Влажная зеленая земля стала синевато-белой жемчужиной.
Небо потемнело. Борасизи–Солнце – превратилось в болезненно-желтый шар, маленький и злой.
Небо наполнилось червями. Это закрутились смерчи.
Я взглянул на небо, туда, где только что пролетела птица. Огромный червяк с фиолетовой пастью плыл над головой. Он жужжал, как пчела. Он качался. Непристойно сжимаясь и разжимаясь, он переваривал воздух.
Мы, люди, разбежались, мы бросились с моей разрушенной крепости, шатаясь, сбежали по лестнице поближе к суше.
Только Лоу Кросби и его Хэзел закричали. «Мы американцы! Мы американцы!» – орали они, словно смерчи интересовались, к какому именно гранфаллону принадлежат их жертвы.
Я потерял чету Кросби из виду. Они спустились по другой лестнице. Откуда-то из коридора замка до меня донеслись их вопли, тяжелый топот и пыхтенье всех беглецов. Моей единственной спутницей была моя божественная Мона, неслышно последовавшая за мной.
Когда я остановился, она проскользнула мимо меня и открыла дверь в приемную перед апартаментами «Папы». Ни стен, ни крыши там не было. Оставался лишь каменный пол. И посреди него была крышка люка, закрывавшая вход в подземелье. Под кишащим червями небом, в фиолетовом мелькании смерчей, разинувших пасти, чтобы нас поглотить, я поднял эту крышку.
В стенку каменной кишки, ведущей в подземелье, были вделаны железные скобы. Я закрыл крышку изнутри. И мы стали спускаться по железным скобам.
И внизу мы открыли государственную тайну. «Папа» Монзано велел оборудовать там уютное бомбоубежище. В нем была вентиляционная шахта с велосипедным механизмом, приводящим в движение вентилятор. В одну из стен был вмурован бак для воды. Вода была пресная, мокрая, еще не зараженная льдом-девять. Был там и химический туалет, и коротковолновый приемник, и каталог Сирса и Роубека, и ящики с деликатесами и спиртным, и свечи. А кроме того, там были переплетенные номера «Национального географического вестника» за последние двадцать лет.
И было там полное собрание сочинений Боконона.
И стояли там две кровати.
Я зажег свечу. Я открыл банку куриного супа и поставил на плитку. И я налил два бокала виргинского рома.
Мона присела на одну постель. Я присел на другую.

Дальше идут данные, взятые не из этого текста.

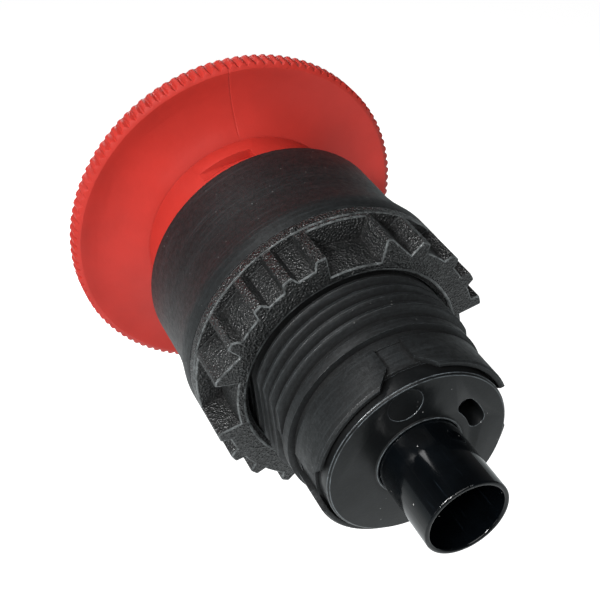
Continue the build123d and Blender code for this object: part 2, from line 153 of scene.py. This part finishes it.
def glow_setting(name, description, default):
    """The strength of a surface or sky that shines by itself."""
    return bpy.props.FloatProperty(name=name, description=description, default=default, min=0)


class StopButtonPlastics(bpy.types.PropertyGroup):
    """Colours of the moulded parts, and how far their edges are rounded."""

    head_red: colour_setting("Head Red", "Colour of the mushroom head and its cap", (0.64, 0.044, 0.032))
    arrow_white: colour_setting(
        "Arrow White",
        "Colour of the two arrows inlaid in the cap",
        (0.86, 0.86, 0.84),
    )
    body_black: colour_setting(
        "Body Black",
        "Colour of the bezel and the threaded barrel",
        (0.0085, 0.0096, 0.0102),
    )
    nut_black: colour_setting(
        "Nut Black",
        "Colour of the ring nut and its thrust ring",
        (0.0078, 0.0084, 0.0085),
    )
    cover_black: colour_setting("Cover Black", "Colour of the rear cover", (0.0065, 0.0074, 0.0080))
    plunger_black: colour_setting(
        "Plunger Black",
        "Colour of the glossy plunger",
        (0.0015, 0.0022, 0.003),
    )
    nut_edge: length_setting(
        "Nut Edge",
        "Radius of the rounded edges of the nut's ribs",
        0.15 * MM,
        min=0.02 * MM,
        max=0.3 * MM,
    )
    body_edge: length_setting(
        "Body Edge",
        "Radius of the rounded edges of the bezel, the thread and the skirt",
        0.08 * MM,
        min=0.02 * MM,
        max=0.2 * MM,
    )
    grain_size: length_setting(
        "Grain Size",
        "Size of one grain of the spark-eroded texture on the nut",
        0.24 * MM,
        min=0.05 * MM,
        max=1.0 * MM,
    )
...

– Сейчас я скажу то, что уже много раз говорил мужчина женщине, – сообщил я ей. – Однако не думаю, чтобы эти слова когда-нибудь были так полны смысла, как сейчас.
Я развел руками.
– Что?
– Наконец мы одни, – сказал я.
Шестая книга Боконона посвящена боли, и в частности пыткам и мукам, которым люди подвергают людей. «Если меня когда-нибудь сразу казнят на крюке, – предупреждает нас Боконон, – то это, можно сказать, будет очень гуманный способ».
Потом он рассказывает о дыбе, об «испанском сапоге», о железной деве, о колесе и о каменном мешке.
Ты перед всякой смертью слезами изойдешь.
Но только в каменном мешке для дум ты время обретешь.